[Author Prev][Author Next][Thread Prev][Thread Next][Author Index][Thread Index]

Re: [Libevent-users] Race Condition resulting in busy loop



Hi Azat, 

1. I apologize for sending html formatted content to the list. My bad!
2. Thank you for the pointer on event_add() and event_assign() without a corresponding event_del. On further review of my code, I do observe that I'm doing a "evtimer_add" in the callback of the timer event itself without a performing a pending check. I'm fixing that now.  
However if that was the root cause of the infinite loop, I would have expected  ev_evcallback.evcb_cb_union.evcb_callback to point to my custom callback function instead of pointing to "be_openssl_handshakeeventcb". Is my understanding correct or is this happening because adding a timer without deleting/ checking whether it was enabled led to this final corrupt state or as you say "strange, hard-to-diagnose bugs" ?

On Fri, Mar 3, 2017 at 1:30 AM, Azat Khuzhin <a3at.mail@xxxxxxxxx> wrote:
On Wed, Mar 1, 2017 at 8:51 PM, Sanjiv <sanjiv.raj@xxxxxxxxx> wrote:
>
> Hi,

Hello, please send regular plain-text messages (without any html).

...

> a) libevent was built with NDEBUG flag - I've already had one unit test fail because of this and have subsequently to switched to releasing a newer build without NDEBUG. However there were some clients which picked up the library built with NDEBUG.

Which one?

> b) An https request callback was invoked with "evhttp_request_get_response_code" returning 0. (This was a call to S3 in US-EAST-1 during the outage on 02/28/2017, so I don't have much details on how to recreate this issue given that AWS is keeping quiet on the same.)
>
> The following is a snippet from gdb stack trace.

...

> As you can observe, the ev_timeout for the event obtained from priority queue is always less than current time and hence it never breaks out of the loop. I have interrupted the process multiple times and it's always within the stack call trace for timeout_process and always using the same "ev" event address from the priority queue.
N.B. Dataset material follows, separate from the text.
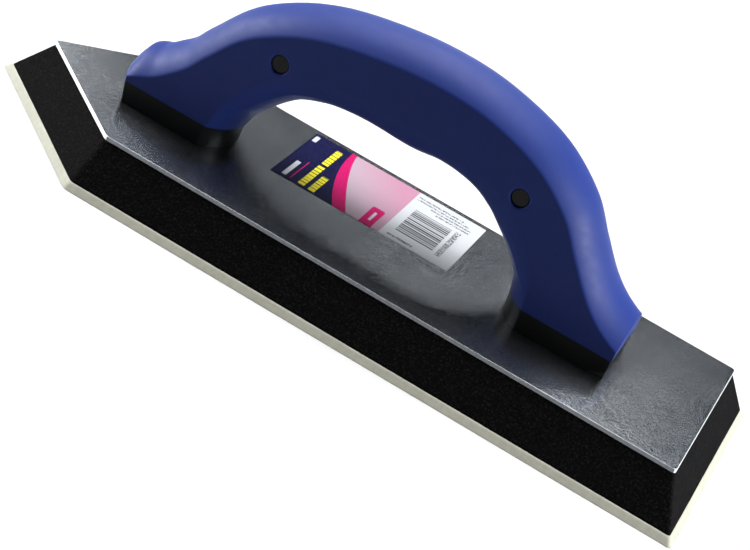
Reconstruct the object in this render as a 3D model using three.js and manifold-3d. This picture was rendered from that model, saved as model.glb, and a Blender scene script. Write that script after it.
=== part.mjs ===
// Pointed grout float: a rubber face on a flared sponge block, glued under a thin
// metal plate, with an arched two-material handle screwed on from below the plate.
// Millimetres. +X runs from the point to the square heel, +Z is up. The origin is on
// the floor, in the middle of the footprint.
import * as THREE from 'three';
import { mergeVertices } from 'three/addons/utils/BufferGeometryUtils.js';
import { ConvexGeometry } from 'three/addons/geometries/ConvexGeometry.js';
import Module from 'manifold-3d';

// Backing plate
const PLATE_LENGTH = 251.4;
const PLATE_WIDTH = 75;
const POINT_LENGTH = 43;
const PLATE_THICKNESS = 1.6;
const HEEL_X = 128;
const CORNER_SETBACK = 1.3;

// Sponge block and rubber face, both wider towards the floor
const FOAM_HEIGHT = 15;
const FOAM_FLARE = 8.3;
const RUBBER_THICKNESS = 2.6;
const RUBBER_FLARE = 1.95;

// Label
const LABEL_LENGTH = 67.8;
const LABEL_WIDTH = 38.2;
const LABEL_THICKNESS = 0.2;
const LABEL_CENTRE = [-1.6, 15.7];

// Handle
const HANDLE_WIDTH = 27.5;
const CROWN_RADIUS = 15.75;
const HANDLE_END_X = 93.6;
const FOOT_HEIGHT = 7.5;
const GRIP_WALL = 3.5;
const GAP = 0.3;
const SIDE_HOLE_RADIUS = 3.1;
const SIDE_HOLE_DEPTH = 0.5;
const SIDE_HOLES = [[-42.8, 40.4], [44.9, 41.3]];
const FOOT_WALL = 3;
const FOOT_POCKET_DEPTH = 5;

// Screws up through the plate into the feet
const SCREW_X = [-79, -62, 64, 83];
const SCREW_LENGTH = 15;
const SCREW_HEAD_RADIUS = 3.3;
const SCREW_RADIUS = 1.9;
const SCREW_CORE_RADIUS = 1.35;
const THREAD_PITCH = 1.6;
const SCREW_BOSS_RADIUS = 4.6;

const RUBBER_TOP = RUBBER_THICKNESS;
const FOAM_TOP = RUBBER_TOP + FOAM_HEIGHT;
const PLATE_TOP = FOAM_TOP + PLATE_THICKNESS;

const wasm = await Module();
wasm.setup();

// A closed geometry as a solid that can be joined and cut.
function solid(geometry) {
  const bare = geometry.clone();
  bare.deleteAttribute('normal');
  bare.deleteAttribute('uv');
  const merged = mergeVertices(bare, 1e-4);
  const corners = merged.index.array;
  const kept = [];
  for (let i = 0; i < corners.length; i += 3) {
    const [a, b, c] = [corners[i], corners[i + 1], corners[i + 2]];
    if (a !== b && b !== c && c !== a) kept.push(a, b, c);
  }
  return new wasm.Manifold(new wasm.Mesh({
    numProp: 3,
    vertProperties: merged.attributes.position.array,
    triVerts: Uint32Array.from(kept),
  }));
}

function toGeometry(piece) {
  const mesh = piece.getMesh();
  const geometry = new THREE.BufferGeometry();
  geometry.setAttribute('position', new THREE.BufferAttribute(mesh.vertProperties, 3));
  geometry.setIndex(new THREE.BufferAttribute(mesh.triVerts, 1));
  geometry.computeVertexNormals();
  return geometry;
}

function box(low, high) {
  const size = high.map((value, axis) => value - low[axis]);
  const middle = high.map((value, axis) => (value + low[axis]) / 2);
  return solid(new THREE.BoxGeometry(...size).translate(...middle));
}

// A cylinder lying along Y, through both sides of the handle.
function crossPin(radius, length, x, z) {
  return solid(new THREE.CylinderGeometry(radius, radius, length, 24).translate(x, 0, z));
}

// An upright cylinder from one height to another.
function post(radius, x, low, high) {
  const geometry = new THREE.CylinderGeometry(radius, radius, high - low, 24);
  return solid(geometry.rotateX(Math.PI / 2).translate(x, 0, (low + high) / 2));
}

// The pad outline: a rectangle with one end drawn out to a point, grown sideways by
// the given amount, its corners slightly eased.
function padShape(grow) {
  const half = PLATE_WIDTH / 2;
  const slope = Math.atan2(half, POINT_LENGTH);
  const heel = HEEL_X + grow;
  const tip = HEEL_X - PLATE_LENGTH - grow / Math.sin(slope);
  const shoulder = HEEL_X - PLATE_LENGTH + POINT_LENGTH - grow * Math.tan(slope / 2);
  const side = half + grow;
  const corners = [
    new THREE.Vector2(heel, -side),
    new THREE.Vector2(heel, side),
    new THREE.Vector2(shoulder, side),
    new THREE.Vector2(tip, 0),
    new THREE.Vector2(shoulder, -side),
  ];
  const shape = new THREE.Shape();
  corners.forEach((corner, i) => {
    const before = corners[(i + 4) % 5].clone().sub(corner).setLength(CORNER_SETBACK).add(corner);
    const after = corners[(i + 1) % 5].clone().sub(corner).setLength(CORNER_SETBACK).add(corner);
    if (i === 0) shape.moveTo(before.x, before.y);
    else shape.lineTo(before.x, before.y);
    shape.quadraticCurveTo(corner.x, corner.y, after.x, after.y);
  });
  shape.closePath();
  return shape;
}

// A slab whose sides slope from one outline at its underside to another at its top.
function slopedSlab(lowGrow, highGrow, low, high) {
  const points = [];
  for (const point of padShape(lowGrow).getPoints(4)) {
    points.push(new THREE.Vector3(point.x, point.y, low));
  }
  for (const point of padShape(highGrow).getPoints(4)) {
    points.push(new THREE.Vector3(point.x, point.y, high));
  }
  return new ConvexGeometry(points);
}

// The flat side of the handle, seen from the side: X along the float, the height above
// the plate, and how full the rounding beside that point is. The crest runs from the
// nose over the top to the heel end, and the palm comes back under the grip. Both run
// on below the plate, and the crest runs past the square heel end, where it is cut.
const CREST = [
  [-88.8, -12, 0.4], [-88.9, 0, 0.4], [-89.9, 8.3, 0.36], [-88.9, 9.7, 0.64],
  [-86, 11.3, 0.94], [-81.5, 13.7, 0.91], [-77.6, 16.8, 0.91], [-71.5, 22.8, 0.87],
  [-66.1, 30.4, 0.87], [-54.7, 43.5, 0.88], [-34.9, 54.1, 0.88], [-9.4, 59.5, 0.88],
  [12, 60.8, 0.82], [29.6, 58.8, 0.72], [46.6, 53, 0.74], [60.2, 43.2, 0.78],
  [68.8, 32.7, 0.76], [77.2, 22.6, 0.76], [85, 15.7, 0.82], [94, 11, 0.85], [104, 8, 0.85],
];
const PALM = [
  [61.4, -12], [61.4, 3], [59.6, 14.2], [56.1, 20.5], [51.3, 26], [45.6, 31.1],
  [40, 35.6], [32.6, 39.6], [24, 41.8], [15, 42.4], [5, 41.3], [-9.4, 41.7],
  [-19.4, 41.1], [-27.7, 39.5], [-37.4, 35.7], [-44, 30.6], [-49.8, 24.2],
  [-55.1, 16.9], [-58.8, 7], [-59.2, -2], [-59.2, -12],
];

function throughPoints(points, count) {
  const vectors = points.map(([x, height, fullness = 1]) => new THREE.Vector3(x, height, fullness));
  return new THREE.CatmullRomCurve3(vectors, false, 'catmullrom').getPoints(count);
}

const rim = [...throughPoints(CREST, 46), ...throughPoints(PALM, 40)];
const sideShape = new THREE.Shape(rim.map((point) => new THREE.Vector2(point.x, point.y)));

// The outward direction at each point of the side shape, as long as its rounding is full.
const outward = rim.map((point, i) => {
  const before = rim[(i + rim.length - 1) % rim.length];
  const after = rim[(i + 1) % rim.length];
  return new THREE.Vector2(before.y - after.y, after.x - before.x).setLength(point.z);
});

function outwardAt(x, height) {
  const distances = rim.map((point) => Math.hypot(point.x - x, point.y - height));
  return outward[distances.indexOf(Math.min(...distances))];
}

// The arch of the handle with rounded crown and palm: every point of the side shape is
// pushed out by a circular arc across the width. cover is the depth below the skin.
function arch(cover) {
  const half = HANDLE_WIDTH / 2 - cover;
  const radius = CROWN_RADIUS - cover;
  const edge = Math.sqrt(CROWN_RADIUS ** 2 - (HANDLE_WIDTH / 2) ** 2);
  const geometry = new THREE.ExtrudeGeometry(sideShape, {
    depth: 2 * half, steps: 8, bevelEnabled: false,
  });
  geometry.translate(0, 0, -half);
  const position = geometry.attributes.position;
  for (let i = 0; i < position.count; i += 1) {
    const direction = outwardAt(position.getX(i), position.getY(i));
    const push = Math.sqrt(radius ** 2 - position.getZ(i) ** 2) - edge;
    position.setX(i, position.getX(i) + direction.x * push);
    position.setY(i, position.getY(i) + direction.y * push);
  }
  return solid(geometry.rotateX(Math.PI / 2).translate(0, 0, PLATE_TOP));
}

// The space above one height, in front of one distance along the float.
const above = (low, endX) => box([-110, -30, low], [endX, 30, 110]);

const skin = arch(0).intersect(above(PLATE_TOP, HANDLE_END_X));
const footTop = PLATE_TOP + FOOT_HEIGHT;
const room = above(footTop, 110);

// Soft grip sleeve: the skin above the feet, hollow for the core, with side holes.
let grip = skin.intersect(room);
grip = grip.subtract(arch(GRIP_WALL).intersect(above(PLATE_TOP, HANDLE_END_X - GRIP_WALL)));
for (const [x, height] of SIDE_HOLES) {
  grip = grip.subtract(crossPin(SIDE_HOLE_RADIUS, 40, x, PLATE_TOP + height));
}

// Hard core: both feet, the bar inside the grip, and the pins seen in the side holes.
const coreCover = GRIP_WALL + GAP;
let core = arch(coreCover).intersect(above(PLATE_TOP, HANDLE_END_X - coreCover));
core = core.add(skin.subtract(room));
for (const [x, height] of SIDE_HOLES) {
  const length = HANDLE_WIDTH - 2 * SIDE_HOLE_DEPTH;
  core = core.add(crossPin(SIDE_HOLE_RADIUS - GAP, length, x, PLATE_TOP + height));
}

// The feet are cored out from below, round a boss for each screw.
const pocketRoof = PLATE_TOP + FOOT_POCKET_DEPTH;
let pocket = arch(FOOT_WALL).intersect(box([-110, -30, 0], [HANDLE_END_X - FOOT_WALL, 30, pocketRoof]));
for (const x of SCREW_X) {
  pocket = pocket.subtract(post(SCREW_BOSS_RADIUS, x, 0, PLATE_TOP + FOOT_HEIGHT));
}
core = core.subtract(pocket);
for (const x of SCREW_X) {
  core = core.subtract(post(SCREW_RADIUS + GAP, x, 0, FOAM_TOP + SCREW_LENGTH + GAP));
}

// Backing plate with a countersunk hole for each screw.
const plateGeometry = new THREE.ExtrudeGeometry(padShape(0), {
  depth: PLATE_THICKNESS, curveSegments: 4, bevelEnabled: false,
});
let plate = solid(plateGeometry.translate(0, 0, FOAM_TOP));
for (const x of SCREW_X) {
  const sink = new THREE.CylinderGeometry(
    SCREW_RADIUS + GAP, SCREW_HEAD_RADIUS + GAP, PLATE_THICKNESS + 0.4, 24,
  );
  plate = plate.subtract(solid(sink.rotateX(Math.PI / 2).translate(x, 0, FOAM_TOP + PLATE_THICKNESS / 2)));
}

// Countersunk wood-type screw, head down, with a cross recess and a ridged shank.
function screwSolid() {
  const profile = [new THREE.Vector2(0, 0), new THREE.Vector2(SCREW_HEAD_RADIUS, 0)];
  profile.push(new THREE.Vector2(SCREW_CORE_RADIUS, PLATE_THICKNESS));
  const threadEnd = SCREW_LENGTH - 2;
  for (let z = 2.5; z < threadEnd; z += THREAD_PITCH) {
    profile.push(new THREE.Vector2(SCREW_CORE_RADIUS, z));
    profile.push(new THREE.Vector2(SCREW_RADIUS, z + THREAD_PITCH / 2));
  }
  profile.push(new THREE.Vector2(SCREW_CORE_RADIUS, threadEnd + 0.6));
  profile.push(new THREE.Vector2(0, SCREW_LENGTH));
  const body = solid(new THREE.LatheGeometry(profile, 16).rotateX(Math.PI / 2));
  return body
    .subtract(box([-1.7, -0.4, -1], [1.7, 0.4, 1.1]))
    .subtract(box([-0.4, -1.7, -1], [0.4, 1.7, 1.1]));
}

const group = new THREE.Group();

function place(name, geometry, color, roughness, metalness) {
  const material = new THREE.MeshStandardMaterial({ color, roughness, metalness });
  const mesh = new THREE.Mesh(geometry, material);
  mesh.name = name;
  group.add(mesh);
  return mesh;
}

const rubberGrow = FOAM_FLARE + RUBBER_FLARE;
place('rubber_face', slopedSlab(rubberGrow, FOAM_FLARE, 0, RUBBER_TOP), '#d8d8c8', 0.85, 0);
place('foam_core', slopedSlab(FOAM_FLARE, 0, RUBBER_TOP, FOAM_TOP), '#1b1b1d', 0.95, 0);
place('backing_plate', toGeometry(plate), '#8d9296', 0.4, 0.9);
place('handle_core', toGeometry(core), '#17181b', 0.5, 0);
place('handle_grip', toGeometry(grip), '#27357f', 0.6, 0);

const labelGeometry = new THREE.BoxGeometry(LABEL_LENGTH, LABEL_WIDTH, LABEL_THICKNESS);
const label = place('label', labelGeometry, '#e9c7dc', 0.35, 0);
label.position.set(...LABEL_CENTRE, PLATE_TOP + LABEL_THICKNESS / 2);

const screwGeometry = toGeometry(screwSolid());
SCREW_X.forEach((x, i) => {
  const screw = place(`handle_screw_${i + 1}`, screwGeometry, '#b9b7ad', 0.35, 1);
  screw.position.set(x, 0, FOAM_TOP);
});

export default group;
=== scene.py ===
"""Looks for the pointed grout float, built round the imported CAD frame. Metres, +X to the heel."""
import math
import random

import bmesh
import bpy
from mathutils import Matrix, Vector, noise


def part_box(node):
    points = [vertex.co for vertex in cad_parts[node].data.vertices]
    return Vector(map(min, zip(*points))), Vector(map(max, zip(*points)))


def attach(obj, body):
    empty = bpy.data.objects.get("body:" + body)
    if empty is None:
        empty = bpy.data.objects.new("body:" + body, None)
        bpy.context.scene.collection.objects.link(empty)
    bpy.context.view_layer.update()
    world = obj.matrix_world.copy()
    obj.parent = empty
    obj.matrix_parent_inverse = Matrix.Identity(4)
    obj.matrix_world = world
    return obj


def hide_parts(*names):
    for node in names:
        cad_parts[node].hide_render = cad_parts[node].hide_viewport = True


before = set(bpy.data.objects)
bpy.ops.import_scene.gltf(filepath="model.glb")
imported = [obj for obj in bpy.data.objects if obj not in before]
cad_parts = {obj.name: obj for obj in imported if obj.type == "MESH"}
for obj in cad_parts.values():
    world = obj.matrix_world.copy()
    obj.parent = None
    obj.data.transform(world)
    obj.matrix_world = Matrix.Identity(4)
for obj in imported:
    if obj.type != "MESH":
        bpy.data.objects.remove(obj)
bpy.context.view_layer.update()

MM = 0.001
SEED = 17
ROOT = "root"
SCREW_NUMBERS = (1, 2, 3, 4)

# Edges sharper than these angles, in degrees, stay crisp in the shading
SMOOTH_ANGLE = 30
HANDLE_SMOOTH_ANGLE = 32
PLATE_SMOOTH_ANGLE = 35

# Heights and places from the frame
PLATE_LOW, PLATE_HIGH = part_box("backing_plate")
RUBBER_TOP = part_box("rubber_face")[1][2]
FOAM_TOP = PLATE_LOW[2]
PLATE_TOP = PLATE_HIGH[2]
FOOT_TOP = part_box("handle_grip")[0][2]
HEEL_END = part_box("handle_grip")[1][0]
HEEL_X = PLATE_HIGH[0]
PLATE_HALF = PLATE_HIGH[1]
HANDLE_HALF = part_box("handle_grip")[1][1]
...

I suspect next pattern (more information about this you can find at [1]):
- event_add()
- event_assign() # without event_del()

[1] http://libevent-users.monkey.narkive.com/GsU2FrYK/infinite-loop-in-evmap-io-active

And if so, bad things will happen. From event_assign() documentation:
  Note that it is NOT safe to call this function on an event that is
  active or pending.  Doing so WILL corrupt internal data structures in
  Libevent, and lead to strange, hard-to-diagnose bugs.  You _can_ use
  event_assign to change an existing event, but only if it is not active
  or pending!

Do you compile without EVENT__DISABLE_DEBUG_MODE?
In this case you can try to run libevent with
event_enable_debug_mode() it will find such cases.

If this will not help, please try valgrind (memcheck) or something like this.

  Azat.
***********************************************************************
To unsubscribe, send an e-mail to majordomo@xxxxxxxxxxxxx with
unsubscribe libevent-users    in the body.



--
Sanjiv Raj


Marvin: I've been talking to the ship's computer.
Arthur: And?
Marvin: It hates me.